We agree with the district court’s conclusion that Hicks failed to exhaust his administrative remedies prior to filing his complaint in this action. The Prison Litigation Reform Act (“PLRA”) bars prisoners from bringing suit about prison conditions “until such administrative remedies as are available are exhausted.” 42 U.S.C. § 1997e(a). The PLRA “requires proper exhaustion,” meaning that the prisoner must “compl[y] with the system’s critical procedural rules.” Woodford v. Ngo, 548 U.S. 81, 93, 95, 126 S.Ct. 2378, 165 L.Ed.2d 368 (2006). Specifically, “[pjroper exhaustion demands compliance with an agency’s deadlines and other critical procedural rules because no adjudicative system can function effectively without imposing some orderly structure on the course of its proceedings.” Id. at 90-91, 126 S.Ct. 2378. Exhaustion is mandatory, as long as remedies are actually available. See Ross v. Blake, — U.S. —, 136 S.Ct. 1850, 1856-59, 195 L.Ed.2d 117 (2016). Remedies are unavailable if the “administrative scheme [is] so opaque that it becomes, practically speaking, incapable of use,” id. at 1859, or if “prison administrators thwart inmates from taking advantage of a grievance process through machination, misrepresentation, or intimidation,” id. at 1860.
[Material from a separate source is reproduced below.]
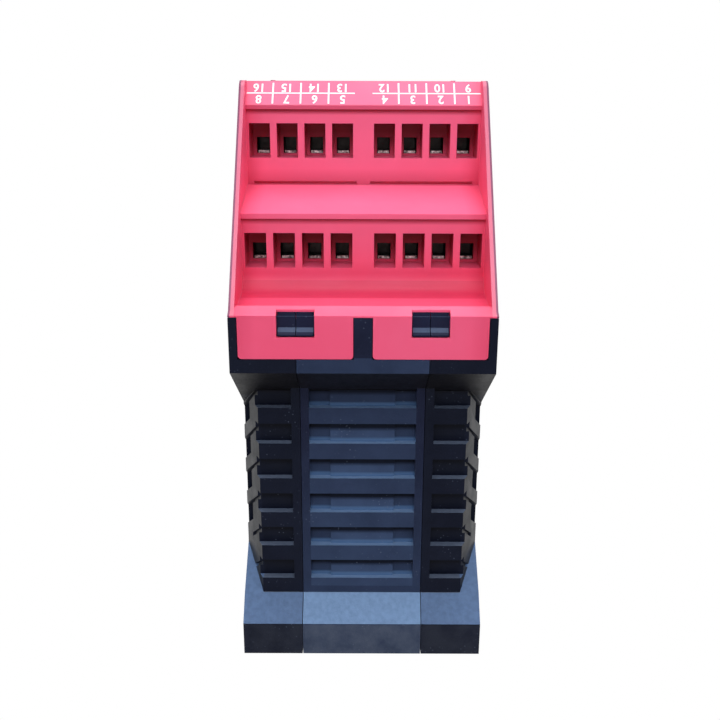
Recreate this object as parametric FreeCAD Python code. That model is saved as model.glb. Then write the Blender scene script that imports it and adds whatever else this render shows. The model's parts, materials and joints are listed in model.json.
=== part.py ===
import FreeCAD, Part
import math
import os

os.makedirs("parts", exist_ok=True)

# Axes: X is the width, Y runs from end to end (near end at -Y), Z from the rail side to the front.
# Profiles are lists of (s, z), where s is the distance from the middle towards an end.

# Overall width and the three housing modules
WIDTH = 45.0
HALF_W = WIDTH / 2
SEAM_X = WIDTH / 4
SEAM_GAP = 0.1
SEAT_GAP = 0.1
EASY_GAP = 0.3

# Main lines: the end faces, and the parting between hood and housing
END_S = 57.0
PARTING_Z = 67.6

# Foot
FOOT_INSET = 4.1
FOOT_S = END_S - FOOT_INSET
FOOT_TOP_Z = 6.5
LEDGE_RISE = 4.6
LEDGE_NECK_Z = FOOT_TOP_Z + LEDGE_RISE
LEDGE_SIDE_RISE = 6.6
LEDGE_SIDE_Z = LEDGE_NECK_Z + LEDGE_SIDE_RISE

# Neck with its tapered flanks
NECK_INSET = 7.9
NECK_S = END_S - NECK_INSET
FLANK_IN = 3.6
NECK_HALF_W = HALF_W - FLANK_IN
FLANK_LENGTH = 8.1
FLANK_S = NECK_S - FLANK_LENGTH
NECK_WALL = 3.3
FLANK_WALL = 2.8
SIDE_WALL = 1.8
FLOOR_Z = 5.4

# Fins and windows on the neck
FIN_PITCH = 6.92
FIN_DROP = 18.8
FIN_TOP_Z = PARTING_Z - FIN_DROP
FIN_COUNT = 1 + int((FIN_TOP_Z - LEDGE_NECK_Z) / FIN_PITCH)
FIN_HEIGHT = 3.09
WINDOW_HEIGHT = FIN_PITCH - FIN_HEIGHT
WINDOW_DEPTH = 1.5
CENTRE_POST = 1.55
CENTRE_WINDOW_HALF = SEAM_X - CENTRE_POST
CENTRE_PAD_INSET = 3.8
CENTRE_PAD_HALF = CENTRE_WINDOW_HALF - CENTRE_PAD_INSET
CENTRE_PAD_STEP = 0.5
SIDE_POST = 1.65
SIDE_WINDOW_X = SEAM_X + SIDE_POST
SLOT_SLOPE = 0.74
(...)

Here, Hicks failed to exhaust because he did not properly appeal the warden’s rejection of his grievances and thus did not comply with applicable procedural requirements. See Woodford, 548 U.S. at 90-91, 126 S.Ct. 2378. Although Hicks asserts that prison staff did not transmit appeals he attempted to submit, he does not state when he submitted the appeals, to whom, and what, if any, steps he took after the documents were not filed. His conclusory allegation is insufficient to plausibly assert that prison officials thwarted his attempt to appeal. See Ross, 136 S.Ct. at 1860; cf. Williams, 829 F.3d at 120-21, 124 n.3 (holding that inmate had plausibly alleged he was thwarted when he gave a grievance to a correction officer, then followed up with the superintendent who professed no knowledge of the grievance, suggesting that grievance had never been filed).

Moreover, the grievance procedures here were not so opaque that the regulatory scheme was incapable of use, as there was no ambiguity regarding what steps Hicks needed to take to file a proper appeal. Cf. Williams, 829 F.3d at 124. Bureau of Prisons officials told Hicks on more than one occasion how to proceed once his first appeal to the regional director was rejected as illegible. We therefore conclude that the district court properly dismissed Hicks’s complaint for failure to exhaust administrative remedies. 1

We have considered Hicks’s remaining arguments and conclude that they are *649 without merit. Accordingly, we AFFIRM the judgment of the district court.

1

. To the extent that Hicks challenges the district court’s earlier sua sponte dismissal of certain claims as part of the court's initial review pursuant to 28 U.S.C. § 1915(e) and 28 U.S.C. § 1915A, Hicks has abandoned any such arguments by failing to raise them in his opening brief on appeal.